Alexandra Laignel-Lavastine contre la vie en boîte
Publié le 18 mars 2021 par Les Influences

Confinement saison 3. Mais cette fois, on peut s’armer d’un essai de la philosophe Alexandra Laignel-Lavastine, La Déraison sanitaire. Mantra de l’auteure : « La vie au sens du bios est l’alpha, pas l’oméga. » Pour qui suit le travail intellectuel d’Alexandra Laignel-Lavastine (notamment La Pensée égarée. Pour quoi serions-nous encore prêts à mourir ?), ce petit essai d’une centaine de feuillets, écrit sur le vif mais avec un style clair et élégant, ne saura surprendre. Encagée, encellulée comme nous durant la pandémie, une fois, puis une seconde, en attendant la troisième, elle en appelle précisément à un sursaut de la vie, et non d’une survie qui a dangereusement limité le sens de notre existence même, si ce n’est d’avoir tué un peu de l’humain en nous.

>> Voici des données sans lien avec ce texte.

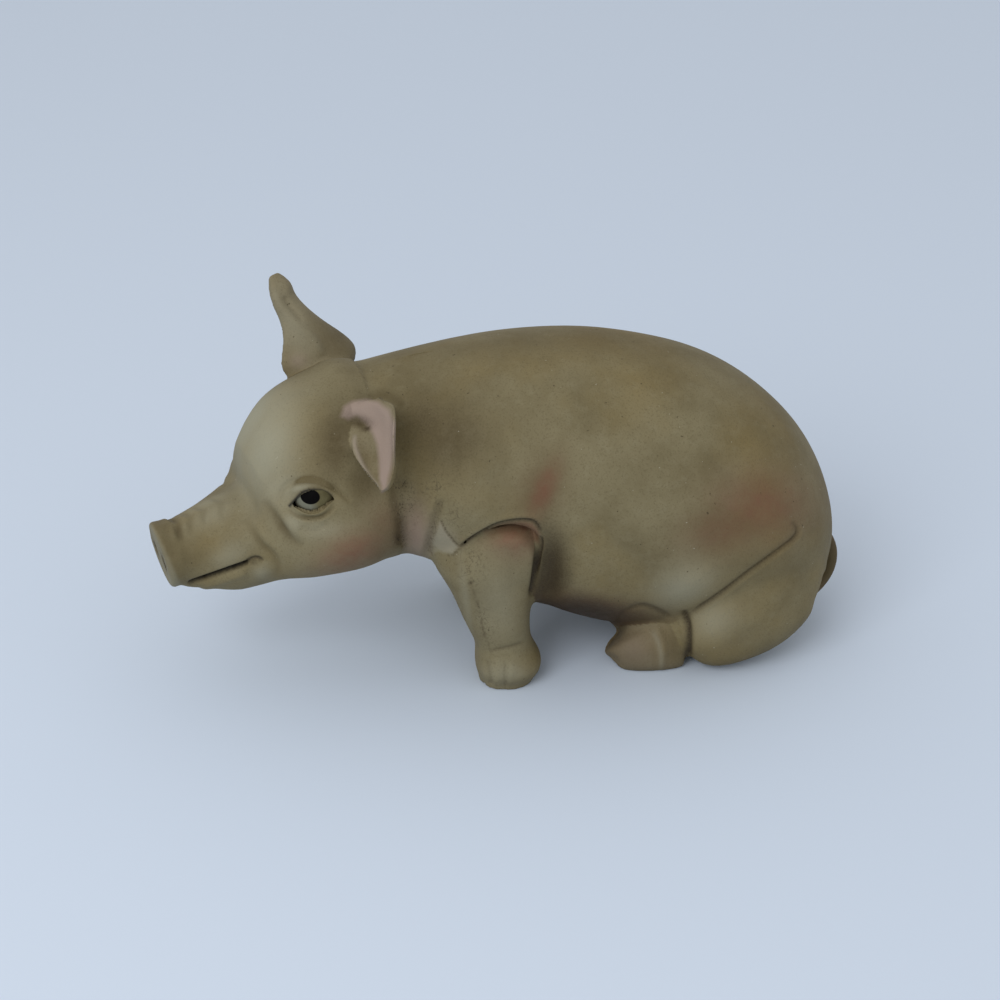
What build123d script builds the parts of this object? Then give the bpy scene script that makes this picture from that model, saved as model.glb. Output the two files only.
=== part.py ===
from build123d import *
import math
import os

# Whole figure, in millimetres: it faces -X, its left side is -Y and it rests on Z = 0
figure_shift_back = -4.66
figure_shift_left = 0.0
glue_gap = 0.3
overrun = 60.0
section_points = 12

# Trunk: the large casting, from the neck joint to the end of the rump
trunk_length = 171.0
trunk_width = 105.0
back_height = 120.5
neck_forward = 43.6
neck_height = 76.0
neck_nod = 6.0
neck_swing = 9.0
spigot_diameter = 30.0
spigot_length = 15.0
# along, half width, top, underside, height of the widest line, share of the neck's turn
trunk_shares = (
    (0.000, 0.690, 0.925, 0.350, 0.58, 1.00),
    (0.075, 0.760, 0.945, 0.325, 0.58, 0.65),
    (0.165, 0.850, 0.968, 0.270, 0.58, 0.25),
    (0.250, 0.915, 0.985, 0.220, 0.57, 0.00),
    (0.355, 0.965, 0.994, 0.150, 0.53, 0.00),
    (0.475, 0.990, 0.985, 0.080, 0.50, 0.00),
    (0.590, 1.000, 0.952, 0.055, 0.48, 0.00),
    (0.700, 0.985, 0.900, 0.050, 0.46, 0.00),
    (0.790, 0.930, 0.829, 0.055, 0.43, 0.00),
    (0.865, 0.830, 0.742, 0.075, 0.40, 0.00),
    (0.925, 0.680, 0.645, 0.115, 0.37, 0.00),
    (0.965, 0.500, 0.545, 0.170, 0.35, 0.00),
    (0.990, 0.280, 0.440, 0.235, 0.34, 0.00),
)
rump_tip_share = 0.335

# Head: its own casting, turned and nodded from the neck joint
head_length = 77.5
head_width = 80.0
crown_rise = 39.5
jowl_drop = 34.5
head_nod = 16.0
head_swing = 15.0
jowl_overhang = 1.6
# along, half width, rise, drop, widest line in drops above the axis, share of the head's turn
head_shares = (
    (0.125, 0.985, 0.970, 0.915, -0.10, 0.50),
    (0.250, 1.000, 0.945, 0.865, -0.12, 0.85),
    (0.365, 0.975, 0.870, 0.800, -0.12, 1.00),
    (0.453, 0.912, 0.740, 0.760, -0.12, 1.00),
    (0.528, 0.825, 0.585, 0.745, -0.12, 1.00),
    (0.591, 0.712, 0.440, 0.740, -0.12, 1.00),
    (0.654, 0.600, 0.350, 0.735, -0.12, 1.00),
    (0.730, 0.512, 0.320, 0.705, -0.12, 1.00),
    (0.830, 0.420, 0.295, 0.635, -0.10, 1.00),
    (0.906, 0.360, 0.285, 0.525, -0.06, 1.00),
    (0.969, 0.322, 0.280, 0.425, -0.03, 1.00),
    (1.000, 0.308, 0.275, 0.375, 0.00, 1.00),
)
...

Dans cette tradition libérale qui a vu, ces derniers mois, du philosophe François L’Yvonnet à André Comte-Sponville en passant par BHL et l’écrivain Iegor Gran, une insurrection intellectuelle contre la gestion techno, plus managériale que politique, infantilisante et considérée en haut-lieu comme « inévitable » des individus, Alexandra Laignel-Lavastine, elle, pousse les feux un peu plus loin sur les impensés : le culte de la vie par-dessus tout érigée par un État care et super-infirmier pataud est une abomination. Non à la vie en boîte !

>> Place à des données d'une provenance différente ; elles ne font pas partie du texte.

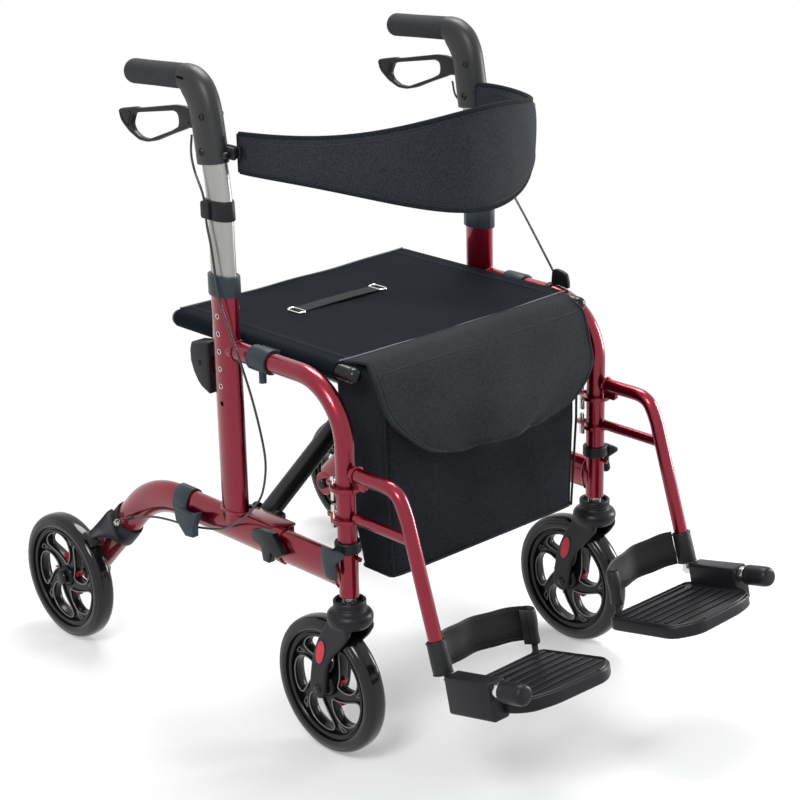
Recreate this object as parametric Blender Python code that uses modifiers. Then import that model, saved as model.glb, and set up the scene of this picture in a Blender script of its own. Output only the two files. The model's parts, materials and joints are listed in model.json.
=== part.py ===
# Folding rollator that doubles as a transport chair: two side frames joined by a cross brace, a sling
# seat with a bag, a padded backrest band, height-adjustable handles and swing-away footrests.
# Metres, +Z up, the front of the walker towards -Y, the floor at z = 0.
import math

import bmesh
import bpy
from mathutils import Matrix, Vector

# Overall layout. The right-hand pieces are modelled and the left-hand ones are their mirror images.
FRAME_X = 0.249           # distance of each side frame's plane from the centre plane
ORIGIN_SHIFT_Y = 0.1104   # moves the layout so that its box is centred on the origin
GAP = 0.0003              # clearance between pieces that touch
SIDE = -FRAME_X           # plane of the right side frame

# Side frame
LEG_Y = -0.300
LEG_RADIUS = 0.01375
TOP_TUBE_Z = 0.551
TOP_BEND_RADIUS = 0.085
POST_Y = -0.0583
POST_TOP_Z = 0.650
POST_SECTION = (0.050, 0.030)
POST_BORE = (0.0472, 0.0272)
RAIL_Z = 0.2835
RAIL_SECTION = (0.050, 0.030)
RAIL_BEND_Y = 0.0718
RAIL_BEND_RADIUS = 0.160
CLAMP_Y = (0.0370, 0.0690)
CLAMP_TAIL = ((-0.0120, 0.2970), (0.0120, 0.2870), (0.0440, 0.2900), (0.0400, 0.2720), (0.0190, 0.2530),
              (0.0010, 0.2550), (0.0000, 0.2720))
HOLE_PITCH = 0.0256
HOLE_TOP_Z = 0.5994
HOLE_COUNT = 6
LOCK_PIVOT = (-0.0075, 0.5195)

# Wheels
WHEEL_RADIUS = 0.1015
TYRE_WIDTH = 0.032
RIM_RADIUS = 0.0817
SPOKES = 5
WHEEL_STEPS = 30
REAR_WHEEL_X = -0.297
REAR_AXLE = (0.3125, 0.1015)
CASTER_TRAIL = 0.044
FRONT_AXLE = (LEG_Y + CASTER_TRAIL, 0.1015)

# Cross brace and seat
SEAT_RAIL_X = 0.2205
SEAT_RAIL_Z = 0.557
SEAT_RAIL_RADIUS = 0.011
BRACE_FOOT_Z = 0.3035
BRACE_FRONT_FOOT_Y = -0.0965
BRACE_SKEW = 0.1395       # how much a bar moves back for each metre across
BRACE_OFFSET_Y = 0.0395   # the rear bar lies this far behind the front one
BAR_DEPTH = 0.033
BAG_HALF = 0.192
BAG_TAPER = 0.052         # share of the width lost towards the bottom
BACKREST_HALF_WIDTH = 0.2268
BACKREST_HINGE = (-0.0790, 0.8270)
BACKREST_BULGE = 0.250
BAR_HEIGHT = 0.018

# Handles
HANDLE_SECTION = (0.0464, 0.0264)
HANDLE_TUBE_Z = (0.484, 0.846)
GRIP_RADIUS = 0.0175
GRIP_START = (0.0035, 0.9232)
GRIP_END = (0.132, 0.9157)
LEVER_PIVOT = (-0.016, 0.865)
LEVER_WIDTH = 0.0100
CABLE_RADIUS = 0.0017

# Brake
SHOE_PIVOT = (0.196, 0.190)
SHOE_CONTACT_ANGLE = 40.0

# Footrest
HANGER_RADIUS = 0.010
RING_Z = (0.4096, 0.3641)
HANGER_END = (-0.4780, 0.2110)
STEM_DIRECTION = Vector((0, 0.0595, 0.1860)).normalized()
STEM_LENGTH = 0.066       # length of the rod inside the hanger
FOOT_AXIS_POINT = Vector((-0.244, -0.5804, 0.2090))
FOOT_AXIS_TILT = math.radians(12.6)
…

Elle frappe juste, comme son indignation contre le mauvais sort social fait aux anciens notamment dans les EHPAD, les « dérisoires vivats de vingt heures », et toujours en cours le rabougrissement de la vitalité et l’esquive culturelle de la mort. Elle puise dans les ressources intellectuelles des anciens dissidents des pays de l’Est dont elle est familière, Vaclav Havel ou ici, Jan Patočka: « une vie qui, dans l’absolu, n’est pas disposée à se mettre en jeu pour sauvegarder son sens est une vie à demi-vécue, qui se mutile à chaque pas. »
Re-re-confinés peut être mais les idées, elles, courent toujours.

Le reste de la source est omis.